One species of monkey transported by EGYPTAIR was the long-tailed macaque. Last month, the International Union for Conservation of Nature upgraded the conservation status of long-tailed and pig-tailed macaques from “vulnerable” to “endangered.”
The exploitation of these once-plentiful species as part of the international wildlife trade involving experimenters in the U.S. is a major factor in their dramatic population crash.
PETA notes that the National Institutes of Health and the U.S. Food and Drug Administration (FDA) admit that 95% of all new drugs that test safe and effective in animals are either unsafe or ineffective in humans.
PETA scientists’ Research Modernization Deal provides a strategy for replacing animals with modern, human-relevant research methods.
The group supports the FDA Modernization Act, which would eliminate the agency’s mandate to require tests on animals in drug testing.
The recent decision by EGYPTAIR to refrain from carrying research animals is a further victory for animal rights.
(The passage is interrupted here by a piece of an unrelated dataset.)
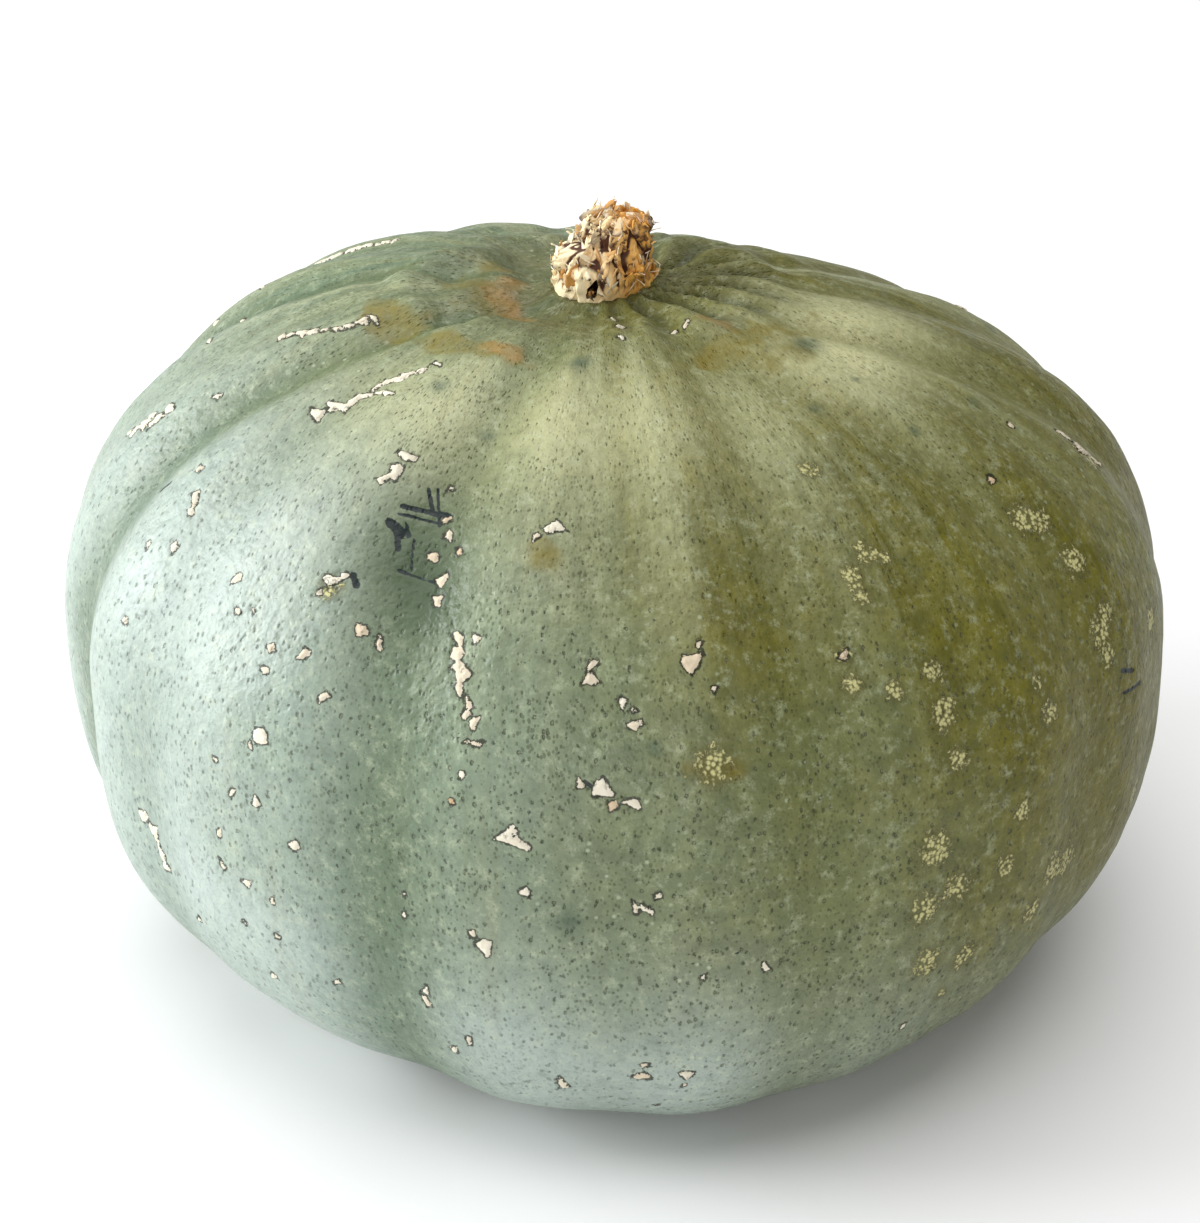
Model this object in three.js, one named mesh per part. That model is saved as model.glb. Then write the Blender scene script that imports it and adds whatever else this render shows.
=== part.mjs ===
// A whole winter squash, picked: a broad ribbed fruit resting on its flattened blossom end,
// with the corky stub of its stem seated in the shallow hollow of the crown.
// Millimetres, +Z up. The origin is on the resting surface, under the middle of the fruit.
// Azimuths are in degrees from the front (-Y), positive towards +X. Polar angles are in
// degrees from the stem end.
import * as THREE from 'three';

// The fruit's body: two superellipse halves that meet at the girth.
const GIRTH_RADIUS = 150;
const SHOULDER_HEIGHT = 93;
const BELLY_DEPTH = 100;
const SHOULDER_FULLNESS = 2.1;
const BELLY_FULLNESS = 3.1;

// The crown leans a little off the middle and holds a shallow hollow with a flat seat.
const CROWN_SHIFT_X = -2.5;
const CROWN_SHIFT_Y = 4;
const HOLLOW_DEPTH = 7;
const HOLLOW_RADIUS = 46;
const SEAT_RADIUS = 17;

// The foot: where the fruit's own weight flattened it, round the dimple of the blossom end.
const FOOT_DEPTH = 96;
const FOOT_SOFTNESS = 3;
const PAD_HEIGHT = 1.5;
const DIMPLE_DEPTH = 8;
const DIMPLE_RADIUS = 28;

// Furrows run from the crown to the blossom end and part the ribs. swing is how far a furrow
// turns sideways as it nears the crown.
const FURROWS = [
  { azimuth: -168, swing: 0, depth: 2.5, width: 6 },
  { azimuth: -146, swing: 0, depth: 2.0, width: 7 },
  { azimuth: -124, swing: 4, depth: 2.2, width: 6 },
  { azimuth: -106, swing: 8, depth: 4.5, width: 6 },
  { azimuth: -89, swing: 12, depth: 1.2, width: 5 },
  { azimuth: -72, swing: 18, depth: 5.0, width: 6 },
  { azimuth: -52, swing: 10, depth: 2.0, width: 6 },
  { azimuth: -22, swing: 6, depth: 4.2, width: 7 },
  { azimuth: 0, swing: 0, depth: 1.4, width: 6 },
  { azimuth: 19, swing: 8, depth: 2.6, width: 6 },
  { azimuth: 36, swing: -10, depth: 0.8, width: 6 },
  { azimuth: 54, swing: -33, depth: 2.6, width: 6 },
  { azimuth: 70, swing: -32, depth: 0.8, width: 5 },
  { azimuth: 85, swing: -35, depth: 3.4, width: 6 },
  { azimuth: 106, swing: -20, depth: 2.6, width: 6 },
  { azimuth: 125, swing: -10, depth: 2.2, width: 6 },
  { azimuth: 147, swing: 0, depth: 2.8, width: 6 },
  { azimuth: 168, swing: 0, depth: 2.0, width: 6 },
];
const SWING_POWER = 6;
const FURROW_START = 60;
const FURROW_TAPER = 0.6;
const SHOULDER_FURROW_GAIN = 0.35;
const BELLY_FURROW_LOSS = 0.35;

// Broad departures from a round body: the back of the shoulder falls away, its left stands a
// little high, and the belly sags out at the front and right.
const SWELLS = [
  { azimuth: 160, polar: 36, height: -9, spread: 30 },
  { azimuth: -140, polar: 40, height: 2, spread: 30 },
  { azimuth: 10, polar: 136, height: 11, spread: 30 },
  { azimuth: 80, polar: 110, height: 3, spread: 30 },
];

// The stem stub: a short column with a lower knob on its front left.
const STEM_GAP = 0.3;
const STEM_HEIGHT = 21;
const STEM_RADIUS = 9.6;
const STEM_FOOT_FLARE = 1.2;
const STEM_AXIS_X = 3.6;
const STEM_AXIS_Y = 1;
const STEM_TOP_ROUNDNESS = 5;
const KNOB_HEIGHT = 13.5;
const KNOB_REACH = 7;
const KNOB_AZIMUTH = -60;
const KNOB_WIDTH = 62;
const GNARL = 0.5;

// Mesh fineness.
const FRUIT_SEGMENTS = 108;
const FRUIT_ROWS = 40;
const STEM_SEGMENTS = 32;
const STEM_ROWS = 16;

const { degToRad, radToDeg, smoothstep } = THREE.MathUtils;

const rindMaterial = () => new THREE.MeshStandardMaterial({
  color: 0x8ea58b,
  roughness: 0.5,
  metalness: 0,
});

const corkMaterial = () => new THREE.MeshStandardMaterial({
  color: 0xc49a5a,
  roughness: 0.9,
  metalness: 0,
});

// The signed angle from b to a, in degrees, between -180 and 180.
function turnBetween(a, b) {
  return THREE.MathUtils.euclideanModulo(a - b + 180, 360) - 180;
}

function bell(distance, width) {
  return Math.exp(-((distance / width) ** 2));
}

function direction(azimuth, polar) {
  const flat = Math.sin(degToRad(polar));
  return new THREE.Vector3(
    flat * Math.sin(degToRad(azimuth)),
    -flat * Math.cos(degToRad(azimuth)),
    Math.cos(degToRad(polar)),
  );
}

// The smooth body at a polar angle: radius, height and the outward normal in that plane.
function smoothBody(polar) {
  const sine = Math.sin(degToRad(polar));
  const cosine = Math.cos(degToRad(polar));
  const upper = cosine >= 0;
  const power = upper ? SHOULDER_FULLNESS : BELLY_FULLNESS;
  const reach = upper ? SHOULDER_HEIGHT : BELLY_DEPTH;
  const radius = GIRTH_RADIUS * Math.max(sine, 0) ** (2 / power);
  const height = reach * Math.sign(cosine) * Math.abs(cosine) ** (2 / power);
  const normal = new THREE.Vector2(
    (radius / GIRTH_RADIUS) ** (power - 1) / GIRTH_RADIUS,
    (Math.sign(cosine) * Math.abs(height / reach) ** (power - 1)) / reach,
  );
  return { sine, cosine, upper, radius, height, normal: normal.normalize() };
}

function swellHeight(azimuth, polar) {
  const here = direction(azimuth, polar);
  let total = 0;
  for (const swell of SWELLS) {
    const away = radToDeg(here.angleTo(direction(swell.azimuth, swell.polar)));
    total += swell.height * bell(away, swell.spread);
  }
  return total;
}

function furrowDepth(azimuth, body) {
  const crownward = body.upper ? body.cosine ** SWING_POWER : 0;
  let total = 0;
  for (const furrow of FURROWS) {
    const centre = furrow.azimuth + furrow.swing * crownward;
    total += furrow.depth * bell(turnBetween(azimuth, centre), furrow.width);
  }
  const overShoulder = (2 * body.sine * body.cosine) ** 2;
  const gain = body.upper
    ? 1 + SHOULDER_FURROW_GAIN * overShoulder
    : 1 + BELLY_FURROW_LOSS * body.cosine;
  return total * gain * body.sine ** FURROW_TAPER;
}

// A point of the rind, given in the fruit's own frame: height 0 is at the girth.
function rindPoint(azimuth, polar) {
  const body = smoothBody(polar);
  const swell = swellHeight(azimuth, polar) * smoothstep(body.radius, 0, FURROW_START);
  let radius = body.radius + swell * body.normal.x;
  let height = body.height + swell * body.normal.y;

  // The foot presses flat against the ground.
  const overFoot = (height + FOOT_DEPTH) / FOOT_SOFTNESS;
  height = -FOOT_DEPTH + FOOT_SOFTNESS * Math.log1p(Math.exp(overFoot));

  const furrowStart = body.upper ? SEAT_RADIUS : 0;
  const furrow = furrowDepth(azimuth, body) * smoothstep(radius, furrowStart, FURROW_START);
  radius -= furrow * body.normal.x;
  height -= furrow * body.normal.y;

  if (body.upper) {
    height -= HOLLOW_DEPTH * (1 - smoothstep(radius, SEAT_RADIUS, HOLLOW_RADIUS));
    if (radius < SEAT_RADIUS) {
      height = SHOULDER_HEIGHT - HOLLOW_DEPTH;
    }
  } else {
    height += DIMPLE_DEPTH * bell(radius, DIMPLE_RADIUS);
    height = Math.max(height, -FOOT_DEPTH + PAD_HEIGHT);
  }

  const crownward = body.upper ? body.cosine ** 2 : 0;
  return new THREE.Vector3(
    radius * Math.sin(degToRad(azimuth)) + CROWN_SHIFT_X * crownward,
    -radius * Math.cos(degToRad(azimuth)) + CROWN_SHIFT_Y * crownward,
    height,
  );
}

// A turned blank whose every point is then moved to where shape(azimuth, row) says.
function turnedSolid(profile, segments, shape) {
  const geometry = new THREE.LatheGeometry(profile, segments);
  geometry.rotateX(Math.PI / 2);
  const position = geometry.attributes.position;
  for (let index = 0; index < position.count; index += 1) {
    const row = index % profile.length;
    const azimuth = (360 * Math.floor(index / profile.length)) / segments;
    const point = shape(azimuth, row);
    position.setXYZ(index, point.x, point.y, point.z);
  }
  geometry.computeVertexNormals();
  return geometry;
}

function makeFruit() {
  const polars = [];
  for (let row = 0; row <= FRUIT_ROWS; row += 1) {
    polars.push(180 * (1 - row / FRUIT_ROWS));
  }
  const profile = polars.map((polar) => {
    const body = smoothBody(polar);
    return new THREE.Vector2(body.radius, body.height);
  });
  const geometry = turnedSolid(profile, FRUIT_SEGMENTS, (azimuth, row) => rindPoint(azimuth, polars[row]));
  const fruit = new THREE.Mesh(geometry, rindMaterial());
  fruit.name = 'fruit';
  return fruit;
}

// The stem's outline: across its flat underside, up the column and over the rounded top.
function stemProfile() {
  const profile = [new THREE.Vector2(0, 0), new THREE.Vector2(STEM_RADIUS / 2, 0)];
  for (let row = 0; row <= STEM_ROWS; row += 1) {
    const share = row / STEM_ROWS;
    const taper = (1 - share ** STEM_TOP_ROUNDNESS) ** (1 / 2);
    const flare = STEM_FOOT_FLARE * (1 - share) ** 2;
    profile.push(new THREE.Vector2((STEM_RADIUS + flare) * taper, STEM_HEIGHT * share));
  }
  return profile;
}

function makeStem() {
  const profile = stemProfile();
  const geometry = turnedSolid(profile, STEM_SEGMENTS, (azimuth, row) => {
    const outline = profile[row];
    const below = Math.max(0, 1 - (outline.y / KNOB_HEIGHT) ** 4) ** (1 / 2);
    const knob = KNOB_REACH * bell(turnBetween(azimuth, KNOB_AZIMUTH), KNOB_WIDTH) * below;
    const gnarl = GNARL * Math.sin(5 * degToRad(azimuth) + outline.y / 2);
    const onSide = Math.min(1, outline.x / STEM_RADIUS);
    const radius = outline.x + (knob + gnarl) * onSide;
    return new THREE.Vector3(
      radius * Math.sin(degToRad(azimuth)) + STEM_AXIS_X * onSide,
      -radius * Math.cos(degToRad(azimuth)) + STEM_AXIS_Y * onSide,
      outline.y,
    );
  });
  const stem = new THREE.Mesh(geometry, corkMaterial());
  stem.name = 'stem';
  stem.position.set(CROWN_SHIFT_X, CROWN_SHIFT_Y, SHOULDER_HEIGHT - HOLLOW_DEPTH + STEM_GAP);
  return stem;
}

const squash = new THREE.Group();
squash.add(makeFruit(), makeStem());

// Stand the fruit on the ground plane with its middle over the origin.
const extent = new THREE.Box3().setFromObject(squash);
const middle = extent.getCenter(new THREE.Vector3());
squash.position.set(-middle.x, -middle.y, -extent.min.z);
squash.updateMatrixWorld(true);

export default squash;
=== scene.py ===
# A whole winter squash, picked, standing on its blossom end: one broad ribbed fruit and the
# corky stub of its stem. Lengths are in metres, +Z is up and -Y is the front. Azimuths are
# degrees from the front towards +X, and polar angles are degrees from the stem end.
import bmesh
import bpy
import math
import numpy as np
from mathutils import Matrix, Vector, noise


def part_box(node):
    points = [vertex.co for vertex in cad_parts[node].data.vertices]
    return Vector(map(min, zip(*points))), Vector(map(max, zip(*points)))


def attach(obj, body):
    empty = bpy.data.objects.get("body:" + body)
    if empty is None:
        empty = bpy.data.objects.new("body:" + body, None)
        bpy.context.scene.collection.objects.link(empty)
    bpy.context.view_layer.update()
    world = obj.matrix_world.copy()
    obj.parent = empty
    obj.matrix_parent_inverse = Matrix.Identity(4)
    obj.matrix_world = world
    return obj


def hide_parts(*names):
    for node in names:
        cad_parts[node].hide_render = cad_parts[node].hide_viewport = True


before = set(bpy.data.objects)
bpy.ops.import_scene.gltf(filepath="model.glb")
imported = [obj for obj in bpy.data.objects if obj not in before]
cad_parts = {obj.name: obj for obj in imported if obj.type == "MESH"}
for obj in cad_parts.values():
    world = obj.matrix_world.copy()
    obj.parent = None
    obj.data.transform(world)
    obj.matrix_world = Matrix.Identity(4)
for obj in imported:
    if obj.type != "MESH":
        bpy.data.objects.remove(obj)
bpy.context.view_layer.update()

# ---------------------------------------------------------------------------------------------
# The fruit's body. It grew as one piece: two rounded halves that meet at the girth, a shallow
# hollow with the stem's seat in the crown, a flattened foot round the blossom end's dimple, and
# furrows that part the ribs.
# ---------------------------------------------------------------------------------------------
MM = 0.001
GIRTH_RADIUS = 150 * MM
SHOULDER_HEIGHT = 93 * MM
BELLY_DEPTH = 100 * MM
SHOULDER_FULLNESS = 2.1
BELLY_FULLNESS = 3.1
CROWN_SHIFT = (-2.5 * MM, 4 * MM)
HOLLOW_DEPTH = 7 * MM
HOLLOW_RADIUS = 46 * MM
SEAT_RADIUS = 17 * MM
FOOT_DEPTH = 96 * MM
FOOT_SOFTNESS = 3 * MM
PAD_HEIGHT = 1.5 * MM
DIMPLE_DEPTH = 8 * MM
DIMPLE_RADIUS = 28 * MM

# Each furrow: azimuth, sideways swing near the crown, depth in mm, half width in degrees.
FURROWS = [
    (-168, 0, 2.5, 6), (-146, 0, 2.0, 7), (-124, 4, 2.2, 6), (-106, 8, 4.5, 6),
    (-89, 12, 1.2, 5), (-72, 18, 5.0, 6), (-52, 10, 2.0, 6), (-22, 6, 4.2, 7),
    (0, 0, 1.4, 6), (19, 8, 2.6, 6), (36, -10, 0.8, 6), (54, -33, 2.6, 6),
    (70, -32, 0.8, 5), (85, -35, 3.4, 6), (106, -20, 2.6, 6), (125, -10, 2.2, 6),
    (147, 0, 2.8, 6), (168, 0, 2.0, 6),
]
SWING_POWER = 6
FURROW_START = 60 * MM
FURROW_TAPER = 0.6
SHOULDER_FURROW_GAIN = 0.35
BELLY_FURROW_LOSS = 0.35

# Each swell: azimuth, polar angle, height in mm, spread in degrees.
SWELLS = [(160, 36, -9, 30), (-140, 40, 2, 30), (10, 136, 11, 30), (80, 110, 3, 30)]


def bell(distance, width):
    return np.exp(-(distance / width) ** 2)


def turn_between(a, b):
    return (a - b + 180) % 360 - 180


def ease(value, start, end):
    share = np.clip((value - start) / (end - start), 0, 1)
    return share * share * (3 - 2 * share)


def degrees_apart(azimuth, polar, other_azimuth, other_polar):
    turn = np.radians(azimuth - other_azimuth)
    here, there = np.radians(polar), np.radians(other_polar)
    cosine = np.cos(here) * np.cos(there) + np.sin(here) * np.sin(there) * np.cos(turn)
    return np.degrees(np.arccos(np.clip(cosine, -1, 1)))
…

In general, airlines and commercial carriers have increasingly refused to fly research animals.
This follows more than 2 decades of pressure from animal rights groups, NGOs and the general public. Campaigns first began in the United Kingdom in the 1990s, with protests at airports against the transport of monkeys and other nonhuman primates.
PETA began its own awareness campaigns in the United States about 8 years ago.